= Charles Griffiths (British Army officer) =

British Army general

Lieutenant-General Charles Griffiths (3 August 1763 – 31 May 1829) was a British soldier, foster brother to Prince Frederick, Duke of York and Albany, Lieutenant-General and Captain of Yarmouth Castle, Isle of Wight.

==Parents and marriage==
Griffiths was the son of the Reverend John Griffiths and his wife Mary, the daughter of John Denham. Mary has been described as the foster-mother to the Duke of York, second son of George III. Griffiths was thirteen days older than the Duke of York and has been described in turn as the latter's foster-brother. He married on 7 June 1796 Caroline Francis, the daughter of Sir William Neville Hart and Elizabeth, the daughter of Stanhope Aspinwall. His elder brother, John Griffiths of Erryd, was a medical practitioner and surgeon to Queen Charlotte's Household 1792-1818. His elder brother's wife, Elizabeth, was the sister of his own wife.

==Military career==
In 1779, Griffiths was appointed ensign in the 15th Regiment of Foot. He was placed on half-pay in 1783, restored to full-pay in the 40th Regiment in 1786 and appointed lieutenant in the 76th Regiment of Foot in 1787.

===Service in India===
During the Third Anglo-Mysore War, Griffiths served in the East Indies (i.e. India). He was present at the siege, assault, and capture of the town and fortress of Bangalore, also at the siege and storming of the hill fort of Savendroog in the general action near Seringapatam with Tippu Sultan on 15 May 1791. He was wounded in the general action on 6 February 1792, when the enemy's lines were stormed under the walls of Seringapatam and at the siege of that capital. It terminated in the peace of 19 March of that same year.
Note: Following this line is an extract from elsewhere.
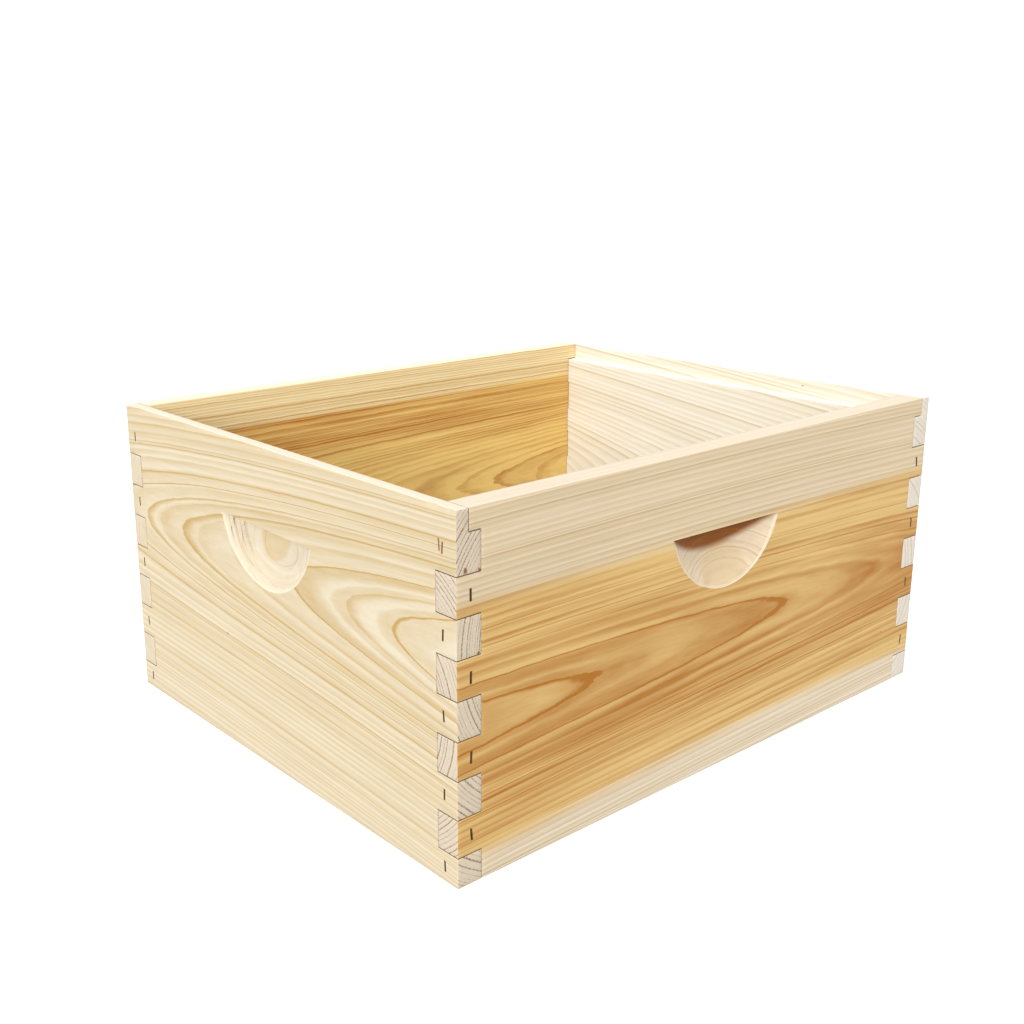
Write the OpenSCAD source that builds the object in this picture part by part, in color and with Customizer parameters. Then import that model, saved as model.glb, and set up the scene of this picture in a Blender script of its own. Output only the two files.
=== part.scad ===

===French Revolutionary Wars===
Later, in 1794, Griffiths was promoted to a company in the 14th Foot and with them he participated in the French Revolutionary Wars. He served in Flanders with the army under the Duke of York, and was in the actions of 17/18 May, and at the storming of the village of Pontechin on 22 May, with the brigade under Major-General Henry Edward Fox, consisting of the 14th, 37th, and 53rd Regiments. He was in the action of Geldermansel or Geldermalsen, on the Waal, under Lord Cathcart. He was appointed major in the 82nd Regiment in 1796, and served in Ireland and Menorca with that Corps. Griffiths was promoted to lieutenant-colonel in ancient Irish Fencibles on 11 December 1800. He served with that corps in Egypt, and was present at the Siege of Alexandria.

===Later career and the Napoleonic Wars===
During the Napoleonic Wars, Griffiths was subsequently placed on the staff in Ireland and England, and received the brevet of colonel in 1810. In the following year he was appointed lieutenant-colonel of the 2nd Battalion of the 11th Regiment of Foot, which corps he joined at Gibraltar. He received the rank of major-general on 4 June 1813, and was placed on the staff of the garrison at Gibraltar. In the neighbouring Straits he commanded for nearly two years the British auxiliary troops in the fortress of Ceuta. He attained the rank of lieutenant-general in 1825.

In 1820 he was appointed Captain of Yarmouth Castle on the Isle of Wight, a position he held until his death in 1829.